▶ **SET PROBLEM**:
Only the lines from the start of the entries up to and including the line with "male_arm_draft = 8.2" should be written out, exactly as they stand.

========================

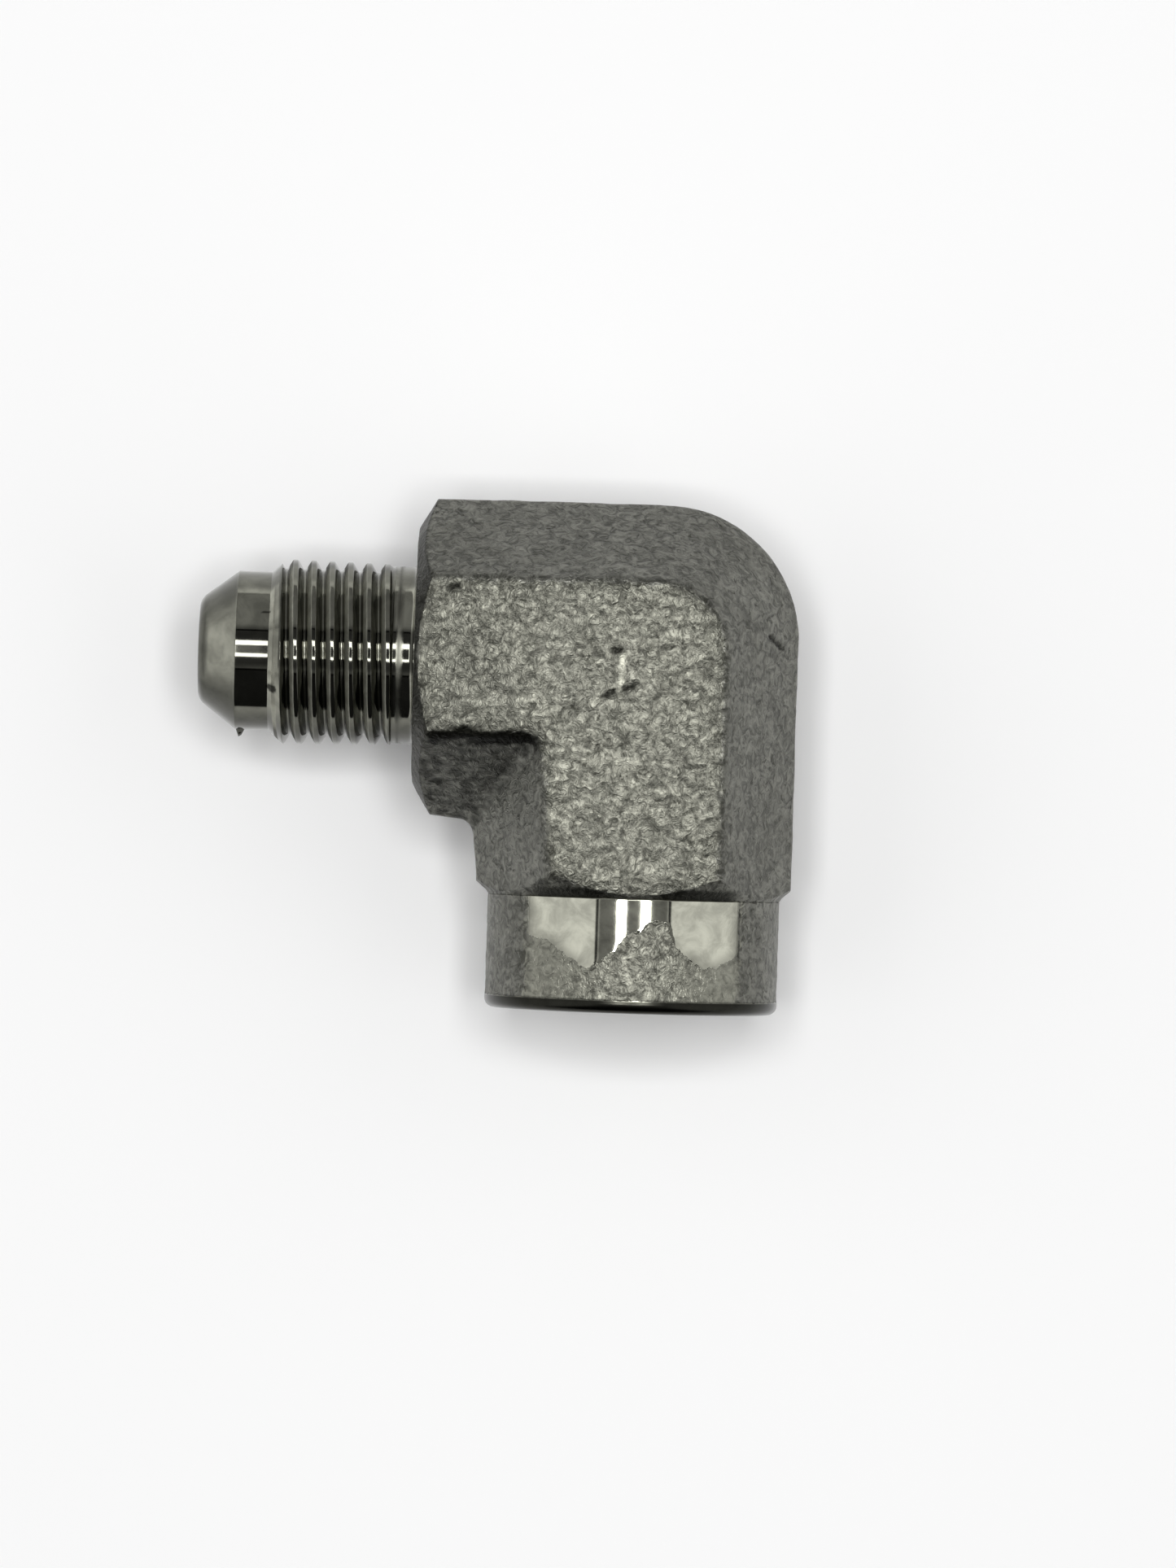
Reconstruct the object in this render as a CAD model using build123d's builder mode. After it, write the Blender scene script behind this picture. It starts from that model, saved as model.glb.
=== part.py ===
from build123d import *
import math
import os

# Hydraulic 90 degree elbow adapter: one forged and turned body, with a 37 degree flare end
# and a female pipe port. The origin lies on the back flat, under the point where the axes of
# the two bores cross. The flared end points along -X, the pipe port along -Y, and +Z comes
# out of the front flat. Lengths along the arms are measured from where the axes cross.

# Forged body in plan
male_arm_length = 17.4
female_arm_length = 18.0
body_half_width = 12.1
side_draft = 0.08
outer_corner_radius = 10.4
crook_swell = 0.5
crook_radius = 1.3

# Forged body in section: a flat front and back, slanted facets and low side walls
flat_half_thickness = 11.35
side_wall_half_height = 2.0
male_flat_half_width = 6.0
female_flat_half_width = 6.5
flat_corner_radius = 5.3
flat_crook_reach = 1.1
flat_crook_radius = 0.6
flat_edge_radius = 0.6
side_edge_radius = 0.8

# The male arm thins towards its shoulder, after a gentle bend in each flat
bend_radius = 30.0
male_arm_draft = 8.2

# Turned male end: shoulder, shank, thread, nose and flare seat
shoulder_radius = 9.75
shoulder_chamfer_angle = 30.0
shoulder_edge_radius = 0.8
male_end_length = 16.6
shank_radius = 6.8
shank_length = 1.6
shank_root_radius = 0.3
thread_radius = 7.1
thread_end_chamfer = 0.3
thread_start_chamfer = 1.1
thread_pitch = 25.4 / 18
thread_flank_angle = 30.0
thread_depth = 0.72
thread_root_width = 0.3
thread_grooves = 6
thread_runout = 0.2
nose_radius = 6.1
nose_length = 5.5
flare_angle = 37.0
flare_tip_radius = 3.85
flare_tip_rounding = 1.3
male_bore_radius = 3.6

# Turned collar of the pipe port
collar_radius = 11.25
collar_length = 8.8
collar_shoulder_angle = 40.0
collar_neck_radius = 0.4
collar_mouth_rounding = 0.6

# Pipe port: countersunk mouth, tap drill hole, drill point and flow bore
port_mouth_radius = 8.8
port_drill_radius = 7.34
port_drill_depth = 17.0
port_flow_radius = 4.8
port_flow_overrun = 2.0
drill_point_angle = 118.0

# Places along the two arms
forged_female_length = female_arm_length + collar_neck_radius
female_face = female_arm_length + collar_length
port_floor = female_face - port_drill_depth
thread_end = male_arm_length + shank_length
male_tip = male_arm_length + male_end_length
nose_end = male_tip - nose_length
flare_end = male_tip - (nose_radius - flare_tip_radius) / math.tan(math.radians(flare_angle))
groove_flank = thread_depth * math.tan(math.radians(thread_flank_angle))
groove_width = thread_root_width + 2 * groove_flank
first_groove = thread_end + thread_end_chamfer + thread_runout + groove_width / 2

# How far each flat of the male arm has come down at its shoulder
bend_start = female_flat_half_width
bend_length = bend_radius * math.sin(math.radians(male_arm_draft))
bend_drop = bend_radius * (1 - math.cos(math.radians(male_arm_draft)))
slope_length = male_arm_length - bend_start - bend_length
male_arm_drop = bend_drop + slope_length * math.tan(math.radians(male_arm_draft))

# Before it is brought down, the flat's outline narrows so that it ends up parallel
facet_run = body_half_width - male_flat_half_width
facet_rise = flat_half_thickness - male_arm_drop - side_wall_half_height
shoulder_flat_half_width = male_flat_half_width - male_arm_drop * facet_run / facet_rise

# Turning tools start outside the forging, and turned lengths reach a little way into it
outside = 2 * body_half_width
overlap = shank_length
shoulder_chamfer = (outside - shoulder_radius) * math.tan(math.radians(shoulder_chamfer_angle))
collar_shoulder = (outside - collar_radius) * math.tan(math.radians(collar_shoulder_angle))
drill_point_slope = math.tan(math.radians(drill_point_angle / 2))
drill_step = (port_drill_radius - port_flow_radius) / drill_point_slope
drill_tip = port_flow_radius / drill_point_slope

# In both section planes, X runs out along the arm and Y up from its axis
axes_plane = Plane.XY.offset(flat_half_thickness)
male_section = Plane(axes_plane.origin, x_dir=(-1, 0, 0), z_dir=(0, 1, 0))
female_section = Plane(axes_plane.origin, x_dir=(0, -1, 0), z_dir=(-1, 0, 0))
male_axis = Axis(axes_plane.origin, (-1, 0, 0))
female_axis = Axis(axes_plane.origin, (0, -1, 0))
same_place = 0.01


def forging_outline(plane, at_shoulder, male, female, corner_fillet, crook, crook_fillet):
    """Outline of the elbow in plan, from its half widths, outer corner and inner crook."""
    corner = (female, male)
    bend = (-bend_start - bend_length / 2, male)
    bend_turn = math.atan2(male - at_shoulder, male_arm_length + bend[0])
    bend_fillet = bend_length / 2 / math.tan(bend_turn / 2)
    with BuildSketch(plane) as outline:
        with BuildLine():
            Polyline(
                (-male_arm_length, at_shoulder),
                bend,
                corner,
                (female, -forged_female_length),
                (-female, -forged_female_length),
                crook,
                (-male_arm_length, -at_shoulder),
                close=True,
            )
        make_face()
        fillet(outline.vertices().sort_by_distance((*corner, 0))[0], radius=corner_fillet)
        fillet(outline.vertices().sort_by_distance((*bend, 0))[0], radius=bend_fillet)
        fillet(outline.vertices().sort_by_distance((*crook, 0))[0], radius=crook_fillet)
    return outline.sketch


def at_arm_end(shape):
    """True for a face or an edge that lies in the end plane of either arm."""
    centre = shape.center()
    from_male_end = centre.X + male_arm_length
    from_female_end = centre.Y + forged_female_length
    return min(from_male_end, from_female_end) < same_place


def is_side_wall(face):
    """True for the upright walls along the parting plane."""
    return abs(face.normal_at().Z) < same_place and not at_arm_end(face)


def is_front_flat(face):
    """True for the front flat and for its bent and sloping parts on the male arm."""
    return face.normal_at().Z > math.cos(math.radians(male_arm_draft + 1))


def front_rim(faces):
    """Edges in front of the parting plane that only one of the faces has."""
    edges = faces.edges()
    in_front = edges.filter_by(lambda edge: edge.center().Z > flat_half_thickness + same_place)
    return in_front.filter_by(lambda edge: edges.count(edge) == 1 and not at_arm_end(edge))


side_outline = forging_outline(
    axes_plane.offset(side_wall_half_height),
    at_shoulder=body_half_width,
    male=body_half_width + side_draft,
    female=body_half_width,
    corner_fillet=outer_corner_radius,
    crook=(-body_half_width - crook_swell, -body_half_width - crook_swell),
    crook_fillet=crook_radius,
)
flat_outline = forging_outline(
    axes_plane.offset(flat_half_thickness),
    at_shoulder=shoulder_flat_half_width,
    male=male_flat_half_width,
    female=female_flat_half_width,
    corner_fillet=flat_corner_radius,
    crook=(-female_flat_half_width - flat_crook_reach, -male_flat_half_width),
    crook_fillet=flat_crook_radius,
)

with BuildPart() as elbow_body:
    # Front half of the forging: facets slant in from the side walls to the flat
    loft([side_outline, flat_outline], ruled=True)

    # The male arm's flat bends and slopes down towards the shoulder
    with BuildSketch(male_section):
        with BuildLine():
            bend = JernArc(
                start=(bend_start, flat_half_thickness),
                tangent=(1, 0),
                radius=bend_radius,
                arc_size=-male_arm_draft,
            )
            Polyline(
                bend @ 1,
                (male_arm_length, flat_half_thickness - male_arm_drop),
                (male_arm_length, outside),
                (bend_start, outside),
                bend @ 0,
            )
        make_face()
    extrude(amount=outside, both=True, mode=Mode.SUBTRACT)

    # Side walls down to the parting plane, then rounded edges along walls and flat
    extrude(side_outline, amount=-side_wall_half_height)
    fillet(front_rim(elbow_body.faces().filter_by(is_side_wall)), radius=side_edge_radius)
    fillet(front_rim(elbow_body.faces().filter_by(is_front_flat)), radius=flat_edge_radius)

    # The back half mirrors the front
    mirror(about=axes_plane)

    # Chamfer turned on the male arm's shoulder
    with BuildSketch(male_section):
        with BuildLine():
            Polyline(
                (male_arm_length, shoulder_radius),
                (male_arm_length - shoulder_chamfer, outside),
                (male_arm_length + overlap, outside),
                (male_arm_length + overlap, shoulder_radius),
                close=True,
            )
        make_face()
    revolve(axis=male_axis, mode=Mode.SUBTRACT)

    # Male end, turned in one profile
    with BuildSketch(male_section) as male_end:
        with BuildLine():
            Polyline(
                (male_arm_length - overlap, 0),
                (male_arm_length - overlap, shank_radius),
                (thread_end, shank_radius),
                (thread_end + thread_end_chamfer, thread_radius),
                (nose_end - thread_start_chamfer, thread_radius),
                (nose_end, nose_radius),
                (flare_end, nose_radius),
                (male_tip, flare_tip_radius),
                (male_tip, 0),
                close=True,
            )
        make_face()
        rim = male_end.vertices().sort_by_distance((male_tip, flare_tip_radius, 0))[0]
        fillet(rim, radius=flare_tip_rounding)
    revolve(axis=male_axis)

    # Thread, as ring grooves at its pitch
    with BuildSketch(male_section):
        with GridLocations(thread_pitch, 0, thread_grooves, 1, align=(Align.MIN, Align.CENTER)):
            with Locations((first_groove, thread_radius)):
                Polygon(
                    (-groove_width / 2, 0),
                    (-thread_root_width / 2, -thread_depth),
                    (thread_root_width / 2, -thread_depth),
                    (groove_width / 2, 0),
                    (groove_width / 2, thread_depth),
                    (-groove_width / 2, thread_depth),
                    align=None,
                )
    revolve(axis=male_axis, mode=Mode.SUBTRACT)

    # Root radius at the shank, and the softened edge of the shoulder's face
    shoulder_rings = elbow_body.edges().filter_by(GeomType.CIRCLE).filter_by_position(
        Axis.X, -male_arm_length - same_place, -male_arm_length + same_place
    )
    fillet(shoulder_rings.sort_by(SortBy.RADIUS)[0], radius=shank_root_radius)
    fillet(shoulder_rings.sort_by(SortBy.RADIUS)[-1], radius=shoulder_edge_radius)

    # Chamfer turned on the female arm's shoulder, with a neck radius against the collar
    with BuildSketch(female_section) as shoulder_tool:
        with BuildLine():
            Polyline(
                (female_arm_length, collar_radius),
                (female_arm_length - collar_shoulder, outside),
                (female_arm_length + overlap, outside),
                (female_arm_length + overlap, collar_radius),
                close=True,
            )
        make_face()
        neck = shoulder_tool.vertices().sort_by_distance((female_arm_length, collar_radius, 0))[0]
        fillet(neck, radius=collar_neck_radius)
    revolve(axis=female_axis, mode=Mode.SUBTRACT)

    # Collar, with its mouth edge rounded
    with BuildSketch(female_section) as collar:
        with BuildLine():
            Polyline(
                (female_arm_length - overlap, 0),
                (female_arm_length - overlap, collar_radius),
                (female_face, collar_radius),
                (female_face, 0),
                close=True,
            )
        make_face()
        mouth_edge = collar.vertices().sort_by_distance((female_face, collar_radius, 0))[0]
        fillet(mouth_edge, radius=collar_mouth_rounding)
    revolve(axis=female_axis)

    # Bore of the flared end, drilled in to where the axes cross
    with BuildSketch(male_section):
        with Locations((male_tip / 2, male_bore_radius / 2)):
            Rectangle(male_tip, male_bore_radius)
    revolve(axis=male_axis, mode=Mode.SUBTRACT)

    # Pipe port: countersunk mouth, tap drill hole and its drill point, then the flow bore
    with BuildSketch(female_section):
        with BuildLine():
            Polyline(
                (-port_flow_overrun - drill_tip, 0),
                (-port_flow_overrun, port_flow_radius),
                (port_floor - drill_step, port_flow_radius),
                (port_floor, port_drill_radius),
                (female_face - port_mouth_radius + port_drill_radius, port_drill_radius),
                (female_face, port_mouth_radius),
                (female_face, 0),
                close=True,
            )
        make_face()
    revolve(axis=female_axis, mode=Mode.SUBTRACT)

elbow_body.part.label = "elbow_body"

os.makedirs("parts", exist_ok=True)
export_step(elbow_body.part, "parts/elbow_body.step")
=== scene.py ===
import math

import bmesh
import bpy
import numpy as np
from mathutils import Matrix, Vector, noise
from mathutils.bvhtree import BVHTree
from mathutils.kdtree import KDTree


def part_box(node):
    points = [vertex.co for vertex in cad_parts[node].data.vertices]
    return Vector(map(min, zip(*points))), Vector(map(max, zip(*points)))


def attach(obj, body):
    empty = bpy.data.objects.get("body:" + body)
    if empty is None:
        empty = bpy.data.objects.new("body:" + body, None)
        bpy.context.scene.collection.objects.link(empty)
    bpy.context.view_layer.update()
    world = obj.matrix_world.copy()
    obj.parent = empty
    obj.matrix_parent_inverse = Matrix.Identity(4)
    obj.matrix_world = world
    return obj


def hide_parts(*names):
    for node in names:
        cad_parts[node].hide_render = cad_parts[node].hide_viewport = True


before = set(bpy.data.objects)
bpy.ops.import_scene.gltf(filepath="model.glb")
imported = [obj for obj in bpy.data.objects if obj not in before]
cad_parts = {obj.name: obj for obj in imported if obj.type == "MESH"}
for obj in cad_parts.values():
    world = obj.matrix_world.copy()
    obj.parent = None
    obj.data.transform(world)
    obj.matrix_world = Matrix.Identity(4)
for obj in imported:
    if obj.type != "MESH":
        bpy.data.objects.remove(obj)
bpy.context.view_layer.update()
scene = bpy.context.scene

# Lengths below are in millimetres unless they say otherwise, and lengths along the arms are
# measured from where the axes of the two bores cross
MM = 0.001
BODY = "root"
NODE = "elbow_body"
FORGED_SLOT = "forged_steel"
TURNED_SLOT = "turned_steel"

# The axes lie midway between the front flat and the back flat
low, high = (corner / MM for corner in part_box(NODE))
axis_height = (low.z + high.z) / 2
half_thickness = (high.z - low.z) / 2

# Turned male end
shoulder_at = 17.4
shoulder_radius = 9.75
shoulder_chamfer_angle = math.radians(30)
shank_root_radius = 0.3
shank_radius = 6.8
nose_at = 28.5
nose_radius = 6.1
flare_at = 31.02
male_tip = 34.0
flare_tip_radius = 3.85
flare_tip_rounding = 1.3
male_bore_radius = 3.6
male_overlap = 0.4
male_overlap_gap = 0.2

# Both threads have 18 turns to the inch, and flanks that are rounded by that share
thread_pitch = 25.4 / 18
rounding_share = 0.25

# Outside thread, which fades in round its start
thread_start_at = 19.0
thread_end_chamfer = 0.3
thread_chamfer_at = 27.4
thread_depth = 0.72
crest_radius = 7.1
crest_taper = 0.018
crest_flat = 0.32
root_flat = 0.14
crest_at = 23.94
fade_before = 0.3
fade_after = 0.8

# Small burr on the nose, on the side of the port
burr_at = 30.7
burr_angle = math.pi
burr_width = 0.3
burr_height = 0.8
burr_margin = 0.1

# Turned collar, whose start has a small rounded edge
collar_at = 18.0
collar_radius = 11.25
collar_face = -low.y
collar_shoulder_angle = math.radians(40)
collar_overlap = 0.6
collar_edge_half = 0.05
collar_edge_length = 0.15
collar_edge_foot = 0.5
collar_edge_top = 0.08
collar_mouth_rounding = 0.7
mouth_band = 1.0

# Pipe port, in a sleeve that reaches into the forging, whose hole is widened for it
port_mouth_radius = 8.8
port_drill_radius = 7.34
port_drill_depth = 17.0
port_flow_radius = 4.8
port_flow_end = 4.0
port_flow_wall = 0.5
port_clearance = 0.6
sleeve_overlap = 0.3
drill_point_slope = math.tan(math.radians(118 / 2))
port_thread_root = 8.53
port_thread_depth = 1.13
port_thread_taper = 1 / 32
port_thread_length = 14.0
port_thread_flat = 0.1

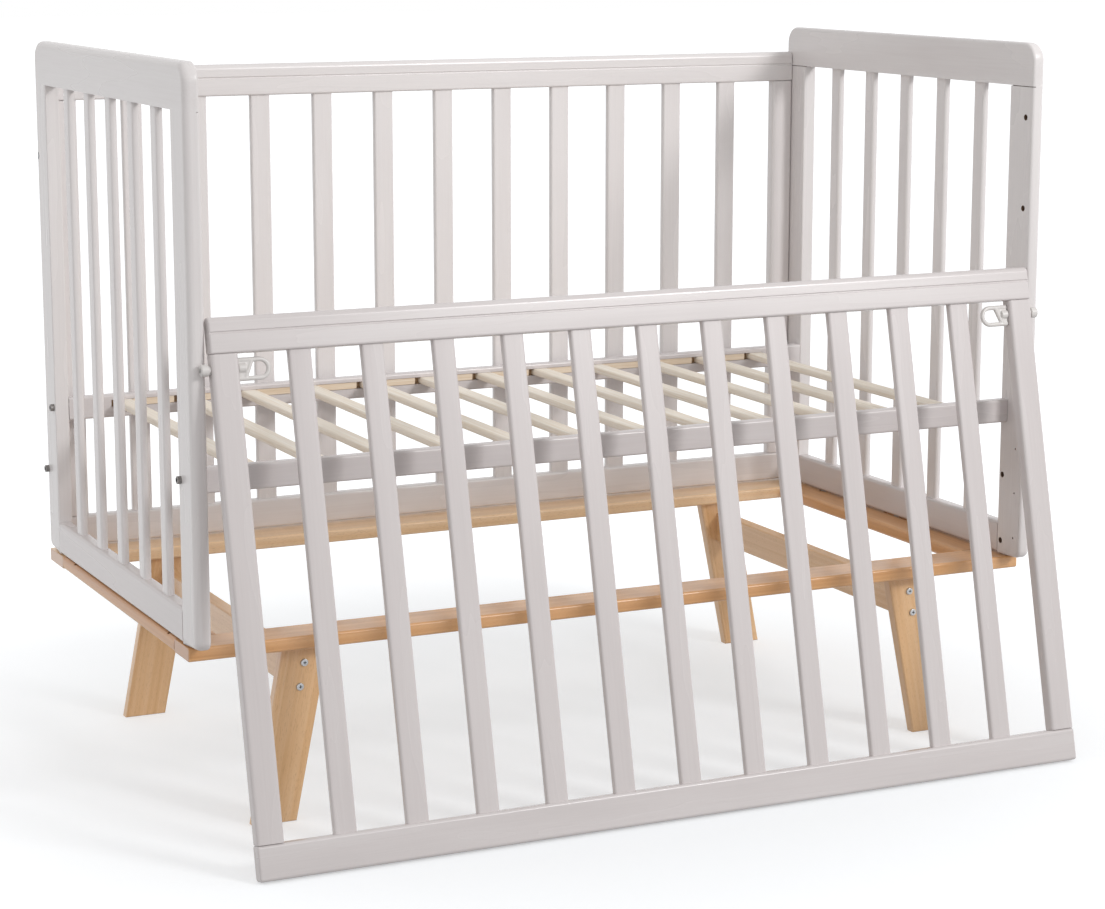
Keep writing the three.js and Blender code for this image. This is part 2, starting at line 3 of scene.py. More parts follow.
import bpy
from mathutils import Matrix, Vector


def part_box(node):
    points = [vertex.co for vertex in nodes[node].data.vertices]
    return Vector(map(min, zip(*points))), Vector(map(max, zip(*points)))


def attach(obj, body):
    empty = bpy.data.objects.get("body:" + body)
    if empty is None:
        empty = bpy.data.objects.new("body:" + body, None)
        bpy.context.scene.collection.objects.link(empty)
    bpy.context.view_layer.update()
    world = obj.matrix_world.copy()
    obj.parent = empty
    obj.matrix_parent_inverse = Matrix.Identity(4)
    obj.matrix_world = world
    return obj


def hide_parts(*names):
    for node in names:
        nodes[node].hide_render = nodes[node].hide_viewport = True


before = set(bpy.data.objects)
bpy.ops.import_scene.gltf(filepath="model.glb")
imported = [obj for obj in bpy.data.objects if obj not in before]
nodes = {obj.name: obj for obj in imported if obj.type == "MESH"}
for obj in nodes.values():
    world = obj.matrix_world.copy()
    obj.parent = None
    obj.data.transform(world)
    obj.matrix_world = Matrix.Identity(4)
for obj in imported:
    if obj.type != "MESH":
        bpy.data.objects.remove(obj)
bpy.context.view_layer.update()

# The camera stands to the left of the crib at chest height and looks a little down on it, with a
# short telephoto lens, as the photograph was taken.
CAMERA_PLACE = (-1.6662, -3.4970, 1.1467)
CAMERA_HEADING = 25.34
CAMERA_DIP = 10.75
CAMERA_LENS = 91.61
SENSOR_WIDTH = 36.0
LEVEL = 90.0

camera_data = bpy.data.cameras.new("studio_camera")
camera_data.lens = CAMERA_LENS
camera_data.sensor_width = SENSOR_WIDTH
camera = bpy.data.objects.new("studio_camera", camera_data)
camera.location = CAMERA_PLACE
camera.rotation_euler = (math.radians(LEVEL - CAMERA_DIP), 0, math.radians(-CAMERA_HEADING))
bpy.context.scene.collection.objects.link(camera)
bpy.context.scene.camera = camera
bpy.context.scene.view_settings.view_transform = "Standard"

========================

▶ **COMPLETE RESPONSE**:
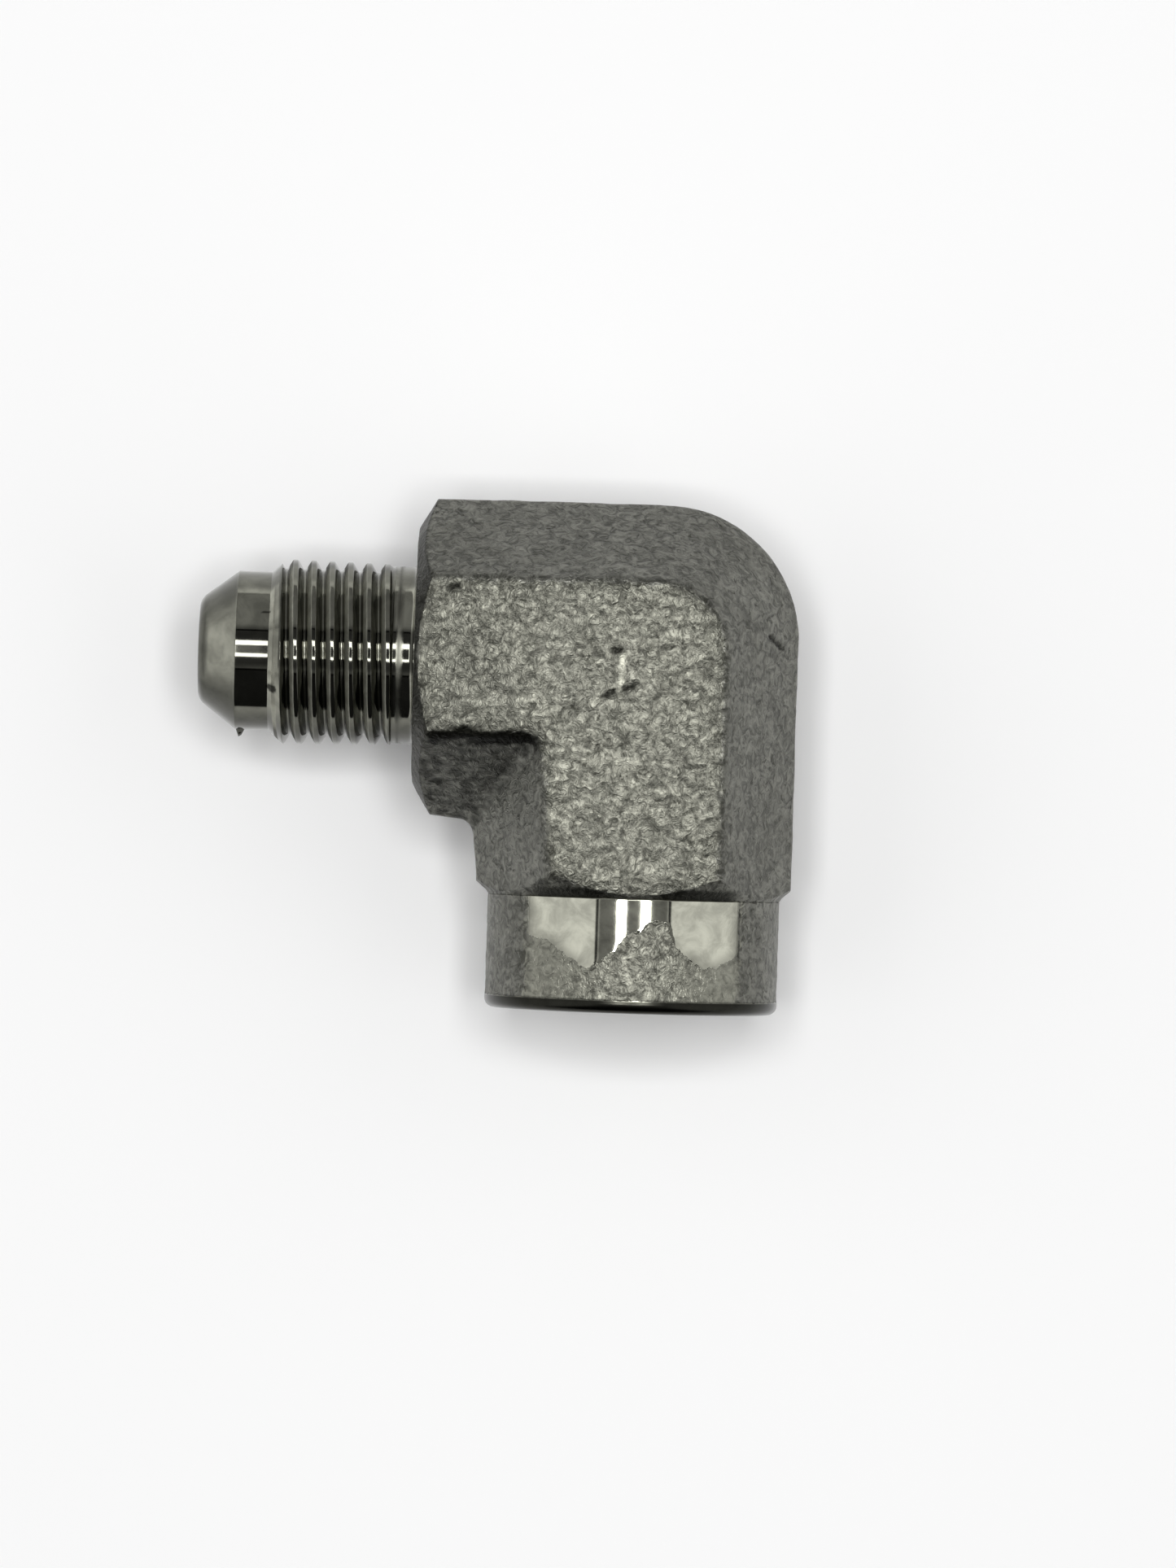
Reconstruct the object in this render as a CAD model using build123d's builder mode. After it, write the Blender scene script behind this picture. It starts from that model, saved as model.glb.
=== part.py ===
from build123d import *
import math
import os

# Hydraulic 90 degree elbow adapter: one forged and turned body, with a 37 degree flare end
# and a female pipe port. The origin lies on the back flat, under the point where the axes of
# the two bores cross. The flared end points along -X, the pipe port along -Y, and +Z comes
# out of the front flat. Lengths along the arms are measured from where the axes cross.

# Forged body in plan
male_arm_length = 17.4
female_arm_length = 18.0
body_half_width = 12.1
side_draft = 0.08
outer_corner_radius = 10.4
crook_swell = 0.5
crook_radius = 1.3

# Forged body in section: a flat front and back, slanted facets and low side walls
flat_half_thickness = 11.35
side_wall_half_height = 2.0
male_flat_half_width = 6.0
female_flat_half_width = 6.5
flat_corner_radius = 5.3
flat_crook_reach = 1.1
flat_crook_radius = 0.6
flat_edge_radius = 0.6
side_edge_radius = 0.8

# The male arm thins towards its shoulder, after a gentle bend in each flat
bend_radius = 30.0
male_arm_draft = 8.2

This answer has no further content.